Remember: you signed up to this lark so that you could organise your own time -- so organise it.

Monday, 9 June 2008

And so it begins . . .

I am happy to report that I just accepted the first job for Parkbench, a week ahead of our 16 June launch date!

A middle-of-the-road non-fiction copy-edit is what I'll be cutting my freelancing teeth on, on-screen, thank you, and I can't wait. More to the point, work begets work, so I should be able to pass things along to the rest of the Parkbench freelancers in due time.

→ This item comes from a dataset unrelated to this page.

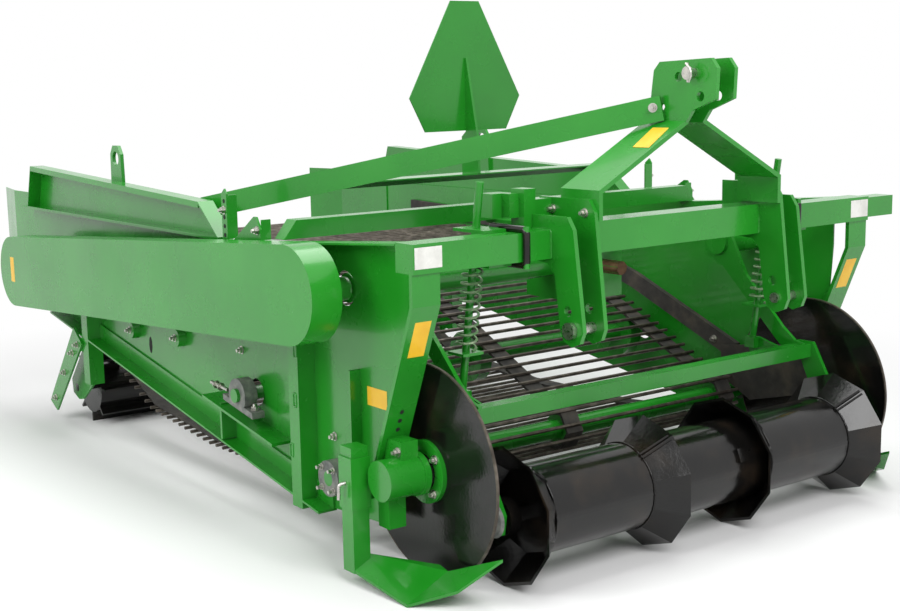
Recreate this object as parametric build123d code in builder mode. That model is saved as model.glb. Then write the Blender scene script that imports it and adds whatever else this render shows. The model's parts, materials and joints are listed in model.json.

Nice as well to be starting out with a good, independent Irish publisher on a title that is, in one sense, within my realm of expertise. As the Good Editor said on the phone, tongue in cheek to be sure, 'may this be the beginning of a long and fruitful partnership'! May it, indeed.


Sunday, 8 June 2008

Dublin Writers Festival

While wading through the red tape that is setting up a new business, I'm very much looking forward to a break in the form of the Dublin Writers Festival. I'll aim for Lloyd Jones in a panel with John Boyne, headed up by Claire Kilroy, but I'm stuck on the Friday between the IMPAC Winner (tba - but here's the shortlist) and Tom Stoppard, who's a bit of an idol of mine and equally, clearly, of the guy running the Festival blog. If I thought that McGuinness was going to discuss the Ibsens he's put to bed after so many years, I might run back up to Dublin for that one - we shall see!

Meanwhile, tomorrow will cover the Tax Man and requirements for being self-employed, the Companies Registration Office to relocate my place of business to our new home address, and the good, old-fashioned bank, comparing deals for business banking. No one ever said it was going to be glamourous!

The great news, however, is that we're now up to nearly twenty editors, proofreaders, literary translators and foreign readers on the books and ready for work at Parkbench!